What is the role and impact of positive affect?
Positive affect (i.e., positive emotion) supports coping and wellbeing by providing the mental space for individuals to develop and invest in necessary psychological, intellectual, and social resources that they can later draw on in times of need (Fredrickson, 2001; 2004).
Importantly, positive affect plays an especially adaptive role in health, as evidenced by its associations with both physical and mental health outcomes (Pressman et al., 2019).
What is positive affect associated with?
Positive affect is associated with:
an increase in physical activity (Baruth et al., 2011).
improvements to eating behaviours
(Whitehead, 2017).
and a lower likelihood of tobacco use (Niemiec et al., 2010).
Positive affect may even protect against the effects of stress (Sewart et al., 2019) and
depression (Riskind et al., 2013).
(which is important given the correlations between T2D and both stress & depression!).
What is positive affect linked to with T2D?
In those identified to be at high risk of T2D, positive affect is:
linked to improved glycaemic (blood sugar) control (Tsenkova et al., 2008); and
has been shown to protect against the
development of T2D among those with a
family history of the disease (Tsenkova et al., 2016).
Providing direct evidence for clinical benefits!
How can we facilitate positive affects?
Importantly, positive affect can be facilitated to achieve these effects using ‘Positive Psychological Interventions’ (PPIs).
(defined as intentional activities that aim to boost wellbeing, enhance positive
feelings, behaviours, or cognitions; Sin & Lyubomirsky, 2009).
Such interventions have been shown to support behavioural and cognitive change in ways that promote well‐being and overall health.
Positive psychology interventions are typically brief and self‐administered, and their effects are not limited by mental health status (Carr et al., 2020).
Give examples of Positive Psych Interventions and diabetes care and its effectiveness?
Gratitude and self‐affirmation tasks, combined with increased social support, improved physical activity and increased self management behaviours in young adults with type 1 diabetes (T1D) (Jaser et al., 2014).

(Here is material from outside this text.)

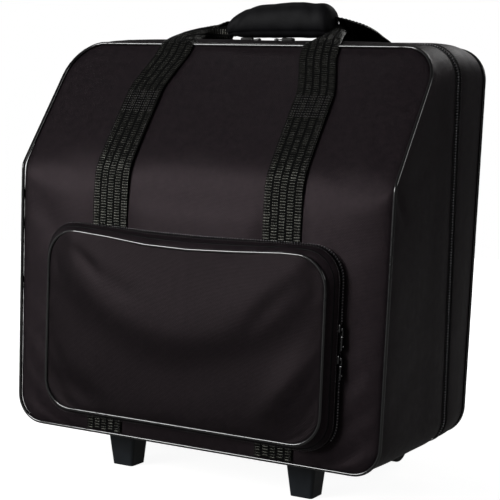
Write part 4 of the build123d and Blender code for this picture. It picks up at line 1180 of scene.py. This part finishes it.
def grip_half(name, body, nodes, keep_front):
    """One half of the padded wrap, up to the plane where the halves close on each other."""
    x, height, ends = grip_rows()
    deep = GRIP_DEEP * (0.5 + 0.5 * height / GRIP_DEEP)
    split = GRIP_SPLIT if keep_front else GRIP_SPLIT + 0.7
    open_turn = np.arccos(np.clip(split / (deep / 2 * ends), -1, 0.97))[:, None]
    share = np.linspace(0, 1, 46 if keep_front else 22)[None, :]
    if keep_front:
        turn = open_turn + share * (2 * math.pi - 2 * open_turn)
        from_edge = np.minimum(turn - turn[:, :1], turn[:, -1:] - turn) * 20
    else:
        turn = open_turn * (1 - 2 * share)
        from_edge = np.minimum(share, 1 - share) * 40
    gx = np.broadcast_to(x[:, None], turn.shape)
    out, rise = np.cos(turn), np.sin(turn)
    squared = 1 + 0.55 * ((np.abs(out) ** 3 + np.abs(rise) ** 3) ** (-1 / 3) - 1)
    y = GRIP_Y + out * squared * (deep / 2 * ends)[:, None]
    z = (GRIP_LOW + height / 2)[:, None] + rise * squared * (height / 2 * ends)[:, None]
    grid = np.stack([gx, y, z], -1)
    outward = grid_normals(grid, False, (0, GRIP_Y, GRIP_LOW + 20))
    lift = 0.9 * bumps(grid, 34.0, 91) + 0.5 * bumps(grid * np.array([1.0, 0.5, 0.5]), 12.0, 92)
    lift = lift - 1.2 * np.exp(-from_edge / 3.5)
    if keep_front:
        # a seam low on the front with its swell, and a slanting pinch at each end
        lift -= 1.3 * hump(turn - 3.86, 0.07)
        lift += 0.8 * hump(turn - 4.15, 0.2)
        lift -= 1.6 * hump(gx + 58 - 0.6 * (z - GRIP_MID_Z), 4)
        lift -= 0.9 * hump(gx - 62 + 0.3 * (z - GRIP_MID_Z), 5)
    lift = lift * smooth_step(ends * 1.6 - 0.6)[:, None]
    grid = grid + outward * lift[..., None]
    hold = np.minimum if keep_front else np.maximum
    grid[..., 1] = hold(grid[..., 1], GRIP_Y + split)
    rows, columns = grid.shape[:2]
    faces = grid_faces(rows, columns)
    ids = np.arange(rows * columns).reshape(rows, columns)
    faces += [[int(ids[r, 0]), int(ids[r, -1]), int(ids[r + 1, -1]), int(ids[r + 1, 0])]
              for r in range(rows - 1)]
    faces += [[int(i) for i in ids[0][::-1]], [int(i) for i in ids[-1]]]
    uv = np.stack([gx, turn * GRIP_DEEP / 2], -1).reshape(-1, 2)
    made = piece(name, grid.reshape(-1, 3), faces, GRIP_CLOTH, body, nodes, uv, 1)


# ---- hard parts -----------------------------------------------------------------------------
def dress_cad_nodes():
    """Finishes of the parts whose CAD shape is shown."""
    finishes = {
        FOOT: ["foot_left", "foot_right"],
        CARRIAGE: ["wheel_base", "handle_bezel", "handle_grip", "tube_collars", "wheel_hub_left",
                   "wheel_hub_right"],
        BUTTON: ["release_button"],
        ANODISED: ["outer_tubes", "middle_tubes", "inner_tubes"],
        STEEL: ["axle_left", "axle_right", "foot_screws", "back_screws"],
        BUSH: ["wheel_bush_left", "wheel_bush_right"],
        TYRE: ["tyre_left", "tyre_right"],
        LINER: ["base_board", "back_board"],
        ZINC: ["main_slider_left", "main_slider_right", "main_pull_left", "main_pull_right",
               "pocket_slider_upper", "pocket_slider_lower", "pocket_pull_upper",
               "pocket_pull_lower"],
    }
    for finish, names in finishes.items():
        for name in names:
            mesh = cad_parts[name].data
            mesh.materials.clear()
            mesh.materials.append(finish)


# ---- studio ---------------------------------------------------------------------------------
FLOOR_SHADE = "#6f6f6d"     # what the floor throws back on the bag
FLOOR_SEEN = "#fbfbf9"      # what the camera sees of it
FLOOR_GLOW = 1.42
GLOSS_SHARE = 0.07          # how much of the glow shows in reflections
NEAR_SHARE = 0.66           # how much of it shows under the bag, where the floor takes a shadow
ROOM_TOWARDS = (-0.56, -0.73, -0.3)
ROOM_DARK, ROOM_BRIGHT = 0.07, 0.3
# Lamps: name, place, width and power.
LAMPS = [("key", (-1.05, -1.95, 0.98), 0.9, 38), ("fill", (2.4, 0.4, 1.6), 1.0, 8),
         ("top", (-0.95, 0.6, 2.1), 0.28, 1.4), ("rear", (0.3, 2.1, 1.7), 0.9, 6)]
LIT_SPOT = (0, 0, 0.3)


def pale_floor():
    """Pale surface that is white to the camera and in gloss, and still takes a soft shadow."""
    made = bpy.data.materials.new("pale_floor")
    made.use_nodes = True
    tree = made.node_tree
    tree.nodes.remove(tree.nodes["Principled BSDF"])
    ray = add(tree, "ShaderNodeLightPath").outputs
    tone = add(tree, "ShaderNodeMix", {"Factor": ray["Is Camera Ray"], 6: colour(FLOOR_SHADE),
                                       7: colour(FLOOR_SEEN)}, data_type="RGBA").outputs[2]
    matt = add(tree, "ShaderNodeBsdfDiffuse", {"Color": tone}).outputs[0]
    glow = add(tree, "ShaderNodeEmission", {"Strength": FLOOR_GLOW}).outputs[0]
    gloss = combine(tree, "MULTIPLY", ray["Is Glossy Ray"], GLOSS_SHARE)
    seen = combine(tree, "MAXIMUM", ray["Is Camera Ray"], gloss)
    seen = combine(tree, "MAXIMUM", seen, ray["Is Transmission Ray"])
    away = add(tree, "ShaderNodeVectorMath", {0: object_coordinates(tree)}, operation="LENGTH")
    white = add(tree, "ShaderNodeMapRange", {"Value": away.outputs["Value"], "From Min": 0.3,
                                             "From Max": 0.75, "To Min": NEAR_SHARE, "To Max": 1.0},
                interpolation_type="SMOOTHSTEP").outputs["Result"]
    amount = combine(tree, "MULTIPLY", seen, white)
    mixed = add(tree, "ShaderNodeMixShader", {0: amount, 1: matt, 2: glow}).outputs[0]
    tree.links.new(mixed, tree.nodes["Material Output"].inputs["Surface"])
    return made


def soft_room():
    """World light: white behind the object, and a dim room, brighter towards the key lamp."""
    world = bpy.data.worlds.new("soft room")
    bpy.context.scene.world = world
    world.use_nodes = True
    tree = world.node_tree
    back = tree.nodes["Background"]
    way = add(tree, "ShaderNodeTexCoord").outputs["Generated"]
    towards = add(tree, "ShaderNodeVectorMath", {0: way, 1: ROOM_TOWARDS}, operation="DOT_PRODUCT")
    room = add(tree, "ShaderNodeMapRange", {"Value": towards.outputs["Value"], "From Min": 0.1,
                                            "To Min": ROOM_DARK,
                                            "To Max": ROOM_BRIGHT}).outputs["Result"]
    ray = add(tree, "ShaderNodeLightPath").outputs["Is Camera Ray"]
    strength = add(tree, "ShaderNodeMix", {"Factor": ray, 2: room, 3: 1.0}, data_type="FLOAT")
    tree.links.new(strength.outputs[0], back.inputs["Strength"])
    back.inputs["Color"].default_value = (1, 1, 1, 1)


def studio():
    """Round pale floor, world light and four soft lamps."""
    mesh = bpy.data.meshes.new("floor")
    reach, sides = 3.0, 48
    turns = np.linspace(0, 2 * math.pi, sides + 1)[:-1]
    mesh.from_pydata([(reach * math.cos(t), reach * math.sin(t), 0) for t in turns], [],
                     [list(range(sides))])
    mesh.materials.append(pale_floor())
    new_object("floor", mesh)
    soft_room()
    for name, spot, width, power in LAMPS:
        light = bpy.data.lights.new(name, "AREA")
        light.shape = "SQUARE"
        light.size = width
        light.energy = power
        lamp = new_object(name, light)
        lamp.location = spot
        lamp.rotation_euler = (Vector(LIT_SPOT) - Vector(spot)).to_track_quat("-Z", "Y").to_euler()


# Camera fitted to the edges of the bag in the photograph.
EYE = (0.8585, -1.5907, 0.4650)
AHEAD = (-0.4730, 0.8756, -0.0983)
RIGHT = (0.8774, 0.4783, 0.0377)
FOCAL_PIXELS, FRAME_PIXELS = 1400.0, 500.0
SENSOR = 36.0


def camera():
    """Camera at the photograph's place, a little to the right and above, rolled slightly."""
    data = bpy.data.cameras.new("camera")
    data.sensor_width = SENSOR
    data.lens = FOCAL_PIXELS / FRAME_PIXELS * SENSOR
    eye = new_object("camera", data)
    ahead = Vector(AHEAD).normalized()
    right = Vector(RIGHT)
    right = (right - ahead * right.dot(ahead)).normalized()
    up = right.cross(ahead)
    turn = Matrix((right, up, -ahead)).transposed().to_4x4()
    eye.matrix_world = Matrix.Translation(EYE) @ turn
    bpy.context.scene.camera = eye
    bpy.context.scene.view_settings.view_transform = "Standard"


front_panel()
shell_gusset()
lid_walls()
linings()
welts()
main_zipper()
pull_sleeves()
hinge_cloth()
pocket_zipper()
pocket_sides()
pocket_face()
pocket_trim()
straps()
strap_stitches()
grip_half("grip_padding", "front_shell", ["grip_wrap"], True)
grip_half("grip_flap_padding", "lid", ["grip_closing_flap"], False)
dress_cad_nodes()
studio()
camera()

Similarly, a benefit‐finding task was associated with lower depressive symptoms, higher perceived coping
effectiveness, improvements in self‐management behaviours, higher positive affective reactions to stress and superior blood glucose levels in a similar population
with T1D (Tran et al., 2011).
Meanwhile, an online intervention that taught positive affect skills reduced negative affect (i.e., negative emotions) and perceived stress in adults with T2D (Cohn
et al., 2014).
Can we apply positive psychology with prevention?
However, the scope of these positive psychology interventions could be broader and applied to support preventative strategies, not just self-management.
(especially given that positive affect is more likely to support behavioural and cognitive change the earlier into the illness the intervention is provided; Pressman et al., 2019).